Lima, secara khusus dalam agama Islam perang dan penggunaan senjata memiliki acuan moral dan etika. Pembunuhan massal (wanton killings atau indiscriminate killings) tegas dilarang dalam Islam. Rasulullah SAW menggariskan agar dalam peperangan “jangan membunuh anak-anak, wanita, orang tua, orang beribadah, dan non combatant.” Bahkan “jangan membunuh binatang, membabat pohon, dan jangan meracuni sumur.”
Petunjuk agama Islam tersebut jelas bertentangan dengan ancaman kerusakan dan pembunuhan yang disebabkan oleh senjata nuklir dan senjata pembunuh massal lainnya.
Selain lima dasar moral dan etika di atas, saya juga menambahkan tiga hal lain yang saya pandang sebagai bagian dari acuan moral dan etika dalam hal pelarangan senjata buklir ini.

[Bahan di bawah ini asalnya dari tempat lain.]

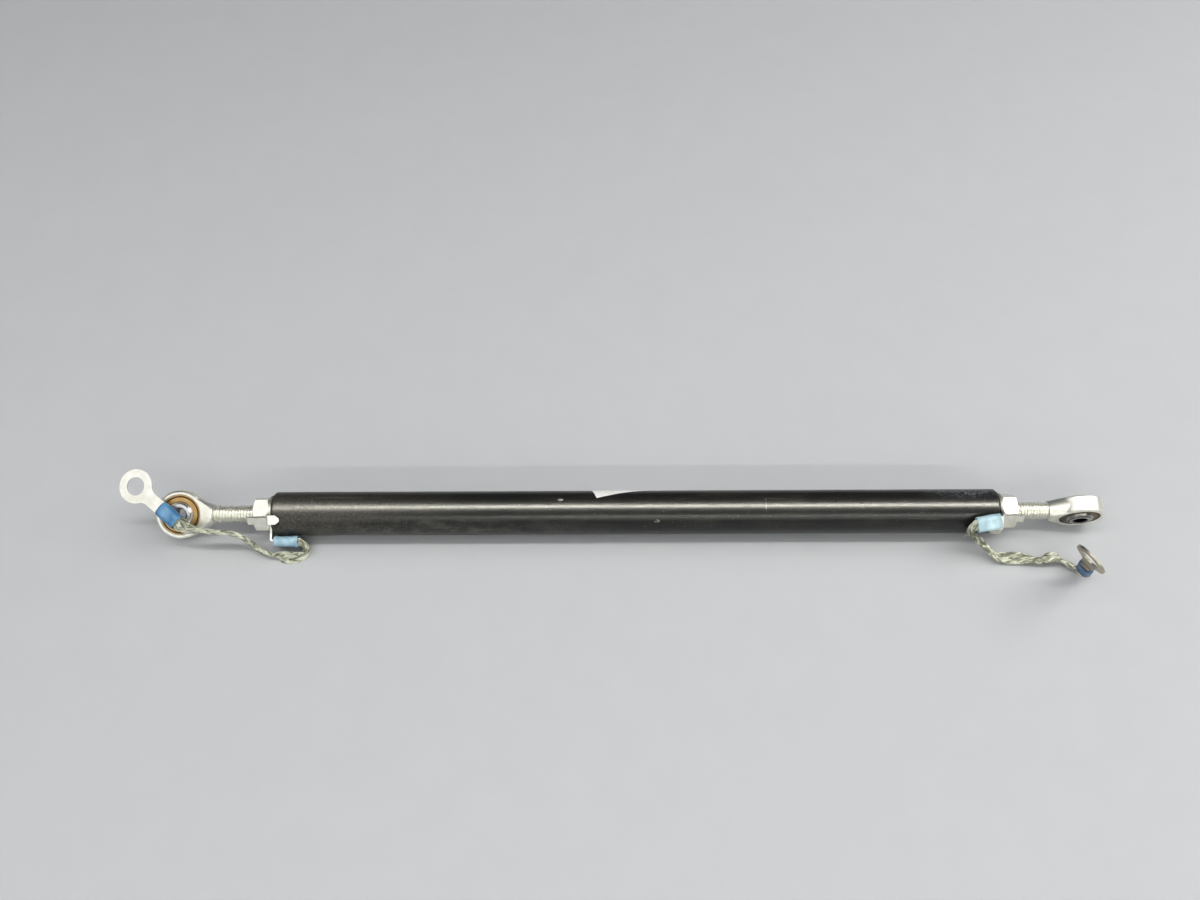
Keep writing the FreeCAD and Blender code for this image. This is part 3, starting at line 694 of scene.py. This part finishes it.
def make_braid(side):
    """A flat tube woven of strands that run round it both ways."""
    spine, length = evenly(route_points(side), SPINE_STEP)
    count = len(spine)
    frames = braid_frames(side, spine)
    points = []
    faces = []
    tones = []
    section = strand_section()
    n = len(section)
    for way in (1, -1):
        for carrier in range(CARRIERS):
            first = len(points)
            # How bright this strand is, and how it strays from an even weave
            tone = random.choice((0, 1))
            slack = random.uniform(-0.05, 0.07) * MM
            stray = random.uniform(-0.4, 1.0)
            drift = random.uniform(-0.16, 0.16) / CARRIERS
            waver = random.uniform(0, 2 * math.pi)
            for index, (centre, flat, face, wide, thick, loose) in enumerate(frames):
                at = length * index / (count - 1)
                share = (carrier + WAVER * math.sin(at / WAVER_LENGTH + waver)) / CARRIERS
                share += way * at / BRAID_PITCH + drift
                width = BRAID_WIDTH * wide - STRAND_THICKNESS
                height = BRAID_THICKNESS * thick - STRAND_THICKNESS
                x, z = slot_point(share % 1.0, width, height)
                out = outward(x, z, width, height)
                lift = WEAVE_LIFT * way * math.sin(
                    2 * math.pi * (at / BRAID_PITCH * CARRIERS / 2 + carrier / 2 + 0.25))
                lift += slack + loose * stray * LOOSE_REACH
                middle = centre + flat * (x + out.x * lift) + face * (z + out.y * lift)
                normal = flat * out.x + face * out.y
                after = slot_point((share + 0.01 * way) % 1.0, width, height)
                round_way = (flat * (after[0] - x) + face * (after[1] - z)).normalized()
                cross = (round_way - normal * round_way.dot(normal)).normalized()
                for across, up in section:
                    point = middle + cross * across * STRAND_WIDTH
                    point += normal * up * STRAND_THICKNESS / 2
                    if point.z < REST_LEVEL:
                        point.z = REST_LEVEL + (point.z - REST_LEVEL) * SQUASH
                    points.append(point)
            for row in range(count - 1):
                for k in range(n):
                    a = first + row * n + k
                    b = first + row * n + (k + 1) % n
                    faces.append((a, b, b + n, a + n) if way > 0
                                 else (b, a, a + n, b + n))
            last = first + (count - 1) * n
            faces.append(tuple(range(first, first + n)))
            faces.append(tuple(range(last + n - 1, last - 1, -1)))
            tones += [tone] * (len(faces) - len(tones))
    mesh = bpy.data.meshes.new(f"{side}_woven_braid")
    mesh.from_pydata(points, [], faces)
    obj = new_object(f"{side}_woven_braid", mesh, BRAID, f"{side}_rod_end")
    mesh.materials.append(DULL_BRAID)
    mesh.polygons.foreach_set("material_index", tones)
    mesh.update()
    shade_smooth(mesh, 50)
    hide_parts(f"{side}_braid")
    return obj, spine


# Crimped sleeves in mm: place along the sleeve, width and height, out and back in
SLEEVE_STATIONS = [
    (0.0, 5.1, 3.1), (0.12, 5.5, 3.4), (0.5, 5.75, 3.65), (0.9, 5.6, 3.5), (1.3, 5.7, 3.35),
    (3.0, 6.05, 3.3), (5.0, 5.9, 3.45), (5.6, 5.75, 3.6), (7.4, 5.8, 3.95), (8.4, 5.85, 4.05),
    (8.6, 5.6, 3.85), (8.6, 5.1, 3.4), (8.4, 4.9, 3.25), (6.5, 4.8, 3.2),
]
SLEEVE_STEP = 0.3
SLEEVE_STEPS_ROUND = 56
# Stations short of this place and wider than this are on the sleeve's outside
OUTSIDE_END, OUTSIDE_WIDTH = 8.3, 5.0
# The crimping tool's dent: its place, its reach along and across, and its depth
DENT_AT, DENT_LONG, DENT_WIDE, DENT_DEEP = 3.1, 1.0, 1.5, 0.32


def make_sleeve(side, kind, material):
    """A hollow oval sleeve with a flared mouth and a dent pressed in on both flats."""
    rows = []
    for before, after in zip(SLEEVE_STATIONS, SLEEVE_STATIONS[1:]):
        steps = max(1, int((after[0] - before[0]) / SLEEVE_STEP))
        for step in range(steps):
            t = step / steps
            rows.append([a + (b - a) * t for a, b in zip(before, after)])
    rows.append(list(SLEEVE_STATIONS[-1]))
    around = SLEEVE_STEPS_ROUND
    points = []
    for x, width, height in rows:
        outside = x < OUTSIDE_END and width > OUTSIDE_WIDTH
        for step in range(around):
            y, z = slot_point(step / around, width, height)
            if outside:
                dent = math.exp(-((x - DENT_AT) / DENT_LONG) ** 2 - (y / DENT_WIDE) ** 2)
                z -= math.copysign(DENT_DEEP * dent, z)
            points.append((x * MM, y * MM, z * MM))
    faces = []
    for row in range(len(rows) - 1):
        for step in range(around):
            a = row * around + step
            b = row * around + (step + 1) % around
            faces.append((b, a, a + around, b + around))
    last = (len(rows) - 1) * around
    faces.append(tuple(range(around)))
    faces.append(tuple(range(last + around - 1, last - 1, -1)))
    mesh = mesh_from(f"{side}_{kind}_crimp", points, faces)
    mesh.transform(sleeve_frame(side, kind))
    shade_smooth(mesh, 42)
    obj = new_object(f"{side}_{kind}_crimp", mesh, material, f"{side}_rod_end")
    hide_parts(f"{side}_{kind}_sleeve")
    return obj


def wire(name, points, radius, side):
    """A bent strand as a thin tube."""
    mesh = nurbs_mesh(name, points, 12, radius)
    mesh.name = name
    shade_smooth(mesh, 60)
    return new_object(name, mesh, BRAID, f"{side}_rod_end")


# Blank label round the back of the tube, set askew
LABEL_LENGTH = 34 * MM
LABEL_WIDTH = 15 * MM
LABEL_SKEW = math.radians(18)
# Its first corner: place along the tube, and turn about it from the top
LABEL_CORNER = (150.4 * MM, math.radians(-4.7))
LABEL_THICKNESS = 0.07 * MM
LABEL_GAP = 0.01 * MM
# Its rim stands up a little
RIM_WIDTH = 0.3 * MM
RIM_LIFT = 0.03 * MM


def label():
    """A thin sheet bent round the tube: an outer and an inner grid and their border."""
    columns, rows = 40, 24
    outer = []
    inner = []
    for row in range(rows + 1):
        for column in range(columns + 1):
            a = LABEL_LENGTH * column / columns
            b = LABEL_WIDTH * row / rows
            from_rim = min(a, LABEL_LENGTH - a, b, LABEL_WIDTH - b)
            x = LABEL_CORNER[0] + a * math.cos(LABEL_SKEW) - b * math.sin(LABEL_SKEW)
            arc = a * math.sin(LABEL_SKEW) + b * math.cos(LABEL_SKEW)
            angle = LABEL_CORNER[1] - arc / TUBE_R
            lift = RIM_LIFT if from_rim < RIM_WIDTH else 0
            for target, radius in ((outer, TUBE_R + LABEL_THICKNESS + lift),
                                   (inner, TUBE_R + LABEL_GAP)):
                target.append((x, -radius * math.sin(angle), radius * math.cos(angle)))
    points = outer + inner
    base = len(outer)
    width = columns + 1
    faces = []
    for row in range(rows):
        for column in range(columns):
            a = row * width + column
            quad = (a, a + 1, a + 1 + width, a + width)
            faces.append(quad)
            faces.append(tuple(base + i for i in reversed(quad)))
    border = list(range(width))
    border += [row * width + columns for row in range(1, rows + 1)]
    border += [rows * width + column for column in range(columns - 1, -1, -1)]
    border += [row * width for row in range(rows - 1, 0, -1)]
    for a, b in zip(border, border[1:] + border[:1]):
        faces.append((b, a, base + a, base + b))
    mesh = mesh_from("blank_label", points, faces)
    shade_smooth(mesh, 40)
    return new_object("blank_label", mesh, STICKER, "rod_tube")


# The whole part
# The right free terminal wears the darker tin with painted shade
FREE_LOOKS = {"left": (TIN, "blue_sleeve"), "right": (TARNISHED_SHADED_TIN, "dark_sleeve")}
dress("tube", PAINT, 0)
for side in ("left", "right"):
    dress(f"{side}_end_plug", PAINT, 0.1 * MM)
    rod_end(side)
    dress(f"{side}_race", BRASS_AND_SHADED_BRASS[side], 0)
    dress(f"{side}_ball", STEEL_AND_SHADED_STEEL[side], 0.06 * MM)
    dress(f"{side}_jam_nut", PLATING, 0.15 * MM)
    dress(f"{side}_lock_washer", PLATING, 0.06 * MM)
    dress(f"{side}_clamped_terminal", TIN, 0.08 * MM)
    free_metal, free_slot = FREE_LOOKS[side]
    free = dress(f"{side}_free_terminal", free_metal, 0.1 * MM)
    make_sleeve(side, "clamped", SLEEVES[side, "clamped"])
    sleeve = make_sleeve(side, "free", SLEEVES[side, "free"])
    braid, spine = make_braid(side)
    if side == "right":
        wire("stray_strand", STRAY_STRAND, 0.09 * MM, side)
label()

# Floor
FLOOR_HALF = 6
floor_corners = [(x * FLOOR_HALF, y * FLOOR_HALF, 0)
                 for x, y in ((-1, -1), (1, -1), (1, 1), (-1, 1))]
floor_mesh = mesh_from("floor", floor_corners, [(0, 1, 2, 3)])
floor = bpy.data.objects.new("floor", floor_mesh)
bpy.context.scene.collection.objects.link(floor)
floor.location = (0.15, 0, FLOOR_Z)
ground, ground_tree, ground_shader = new_material("pale_floor")
ground_tone = remap(ground_tree, noise(ground_tree, placed(ground_tree), 60.0), 0.3, 0.7)
ground_tree.links.new(mix(ground_tree, ground_tone, (0.435, 0.445, 0.465), (0.445, 0.455, 0.475)),
                      ground_shader.inputs["Base Color"])
ground_shader.inputs["Roughness"].default_value = 0.85
floor_mesh.materials.append(ground)

# Lights: name, place, the point it faces, its length and width, watts and colour.
# The long ones run parallel to the rod, so that their streaks stay straight on it
LIGHTS = [
    ("key", (0.95, 0.25, 0.62), (0.16, 0, 0), (0.5, 0.5), 3.6, (1.0, 0.98, 0.95)),
    ("overhead", (0.25, -0.08, 1.0), (0.25, 0, 0), (2.6, 0.09), 9.5, (1.0, 0.985, 0.95)),
    ("tube_streak", (0.25, -0.05, 1.05), (0.25, 0, 0), (2.6, 0.08), 62.0, (1.0, 0.97, 0.84)),
    ("thin_front", (0.5, -0.834, 0.552), (0.5, 0, 0), (1.1, 0.02), 3.0, (1.0, 1.0, 0.88)),
    ("front", (0.5, -0.91, 0.41), (0.5, 0, 0), (1.0, 0.40), 1.6, (0.98, 0.99, 1.0)),
    ("front_left", (-0.4, -0.91, 0.41), (-0.1, 0, 0), (0.5, 0.45), 1.5, (0.98, 0.99, 1.0)),
    ("left_side", (-0.5, -0.45, 0.75), (0.0, 0, 0), (0.7, 0.55), 1.2, (1.0, 0.99, 0.98)),
    ("right_side", (1.25, 0.0, 0.85), (0.3, 0, 0), (0.7, 0.8), 2.0, (1.0, 0.99, 0.97)),
    ("viewer_side", (0.1, -0.5, 1.1), (0.15, 0, 0), (1.6, 0.9), 2.2, (1.0, 0.99, 0.97)),
    ("ceiling", (0.15, 0.3, 3.0), (0.15, 0.3, 0), (5.0, 5.0), 14.0, (0.98, 0.99, 1.0)),
]
lamps = {}
for name, place, target, size, power, colour in LIGHTS:
    data = bpy.data.lights.new(name, "AREA")
    data.shape = "RECTANGLE"
    data.size, data.size_y = size
    data.energy = power
    data.color = colour
    lamp = bpy.data.objects.new(name, data)
    lamp.location = place
    aim = Vector(target) - Vector(place)
    lamp.rotation_euler = aim.to_track_quat("-Z", "Y").to_euler()
    bpy.context.scene.collection.objects.link(lamp)
    lamps[name] = lamp
for name in ("viewer_side", "ceiling"):
    lamps[name].visible_glossy = False
# This one draws the bright streak on the tube and lights nothing else
lamps["tube_streak"].visible_diffuse = False
tube_only = bpy.data.collections.new("tube_only")
tube_only.objects.link(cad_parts["tube"])
lamps["tube_streak"].light_linking.receiver_collection = tube_only

# The room is brighter on the viewer's side than behind the rod
world = bpy.data.worlds.new("studio")
world.use_nodes = True
sky = world.node_tree
background = sky.nodes["Background"]
around = add(sky, "ShaderNodeTexCoord")
heading = add(sky, "ShaderNodeSeparateXYZ")
sky.links.new(around.outputs["Generated"], heading.inputs[0])
side_glow = remap(sky, heading.outputs["Y"], 0.5, -0.6)
glow = mix(sky, side_glow, (0.07, 0.075, 0.085), (0.15, 0.155, 0.16))
sky.links.new(glow, background.inputs["Color"])
bpy.context.scene.world = world
bpy.context.scene.view_settings.view_transform = "Standard"

# Camera, as worked out from the photograph: its focal length is in pixels
CAMERA_AT = (0.1517, -0.2626, 0.3641)
PITCH_DOWN = math.radians(51.3)
ROLL = math.radians(0.25)
FOCAL_LENGTH = 1234.0
PHOTO_WIDTH = 1200.0
SENSOR_WIDTH = 36.0
forward = Vector((0, math.cos(PITCH_DOWN), -math.sin(PITCH_DOWN)))
down = Vector((0, -math.sin(PITCH_DOWN), -math.cos(PITCH_DOWN)))
across = Vector((1, 0, 0))
right = across * math.cos(ROLL) + down * math.sin(ROLL)
up = -(down * math.cos(ROLL) - across * math.sin(ROLL))
camera_data = bpy.data.cameras.new("camera")
camera_data.sensor_width = SENSOR_WIDTH
camera_data.lens = FOCAL_LENGTH / PHOTO_WIDTH * SENSOR_WIDTH
camera_data.clip_start = 0.01
camera = bpy.data.objects.new("camera", camera_data)
pose = Matrix((right, up, -forward)).transposed().to_4x4()
pose.translation = CAMERA_AT
camera.matrix_world = pose
bpy.context.scene.collection.objects.link(camera)
bpy.context.scene.camera = camera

Satu, pentingnya aksi dan bukan sekedar kata-kata dan retorika. Sayangnya dalam dunia kita terlalu banyak bicara, tapi sendiri berbuat. NATO (No Action Talk Only) tidak membawa dunia kita ke mana-mana.
Dua, bahwa dalam proses pelarangan dan penghapusan senjata nuklir perlu keadilan dan kesetaraan. Terasa bahwa persetujuan pelarangan ini dipaksakan kepada sebagian. Sementara sebagian yang lain punya keistimewaan lebih. Akibatnya ketika sebagian bangsa seolah berhak memiliki senjata nuklir maka akan selalu ada pembenaran bagi bangsa lain untuk memilikinya. Karena iru diperlukan pelarangan yang menyeluruh dan berlaku secara merata untuk semua negara.
Tiga, semua sadar bahwa kita hidup dalam dunia global dan saling terkait (interconnected). Diperlukan kerjasama yang melibatkan tidak saja semua negara. Tapi semua pelaku (aktor) yang ada di semua negara dunia. Salah satu yang memiliki peranan krusial adalah tokoh-tokoh agama yang memiliki suara yang didengar oleh masyarakat dan pemerintah.
Acara diskusi panel itu diakhiri dengan tanya jawab dengan peserta. Berbagai pertanyaan disampaikan kepada para panelis. Termasuk isu Palestina-Israel yang selalu panas didiskusikan. [mc]
*Shamsi Ali, Presiden Nusantara Foundation/Direktur Jamaica Muslim Center New York.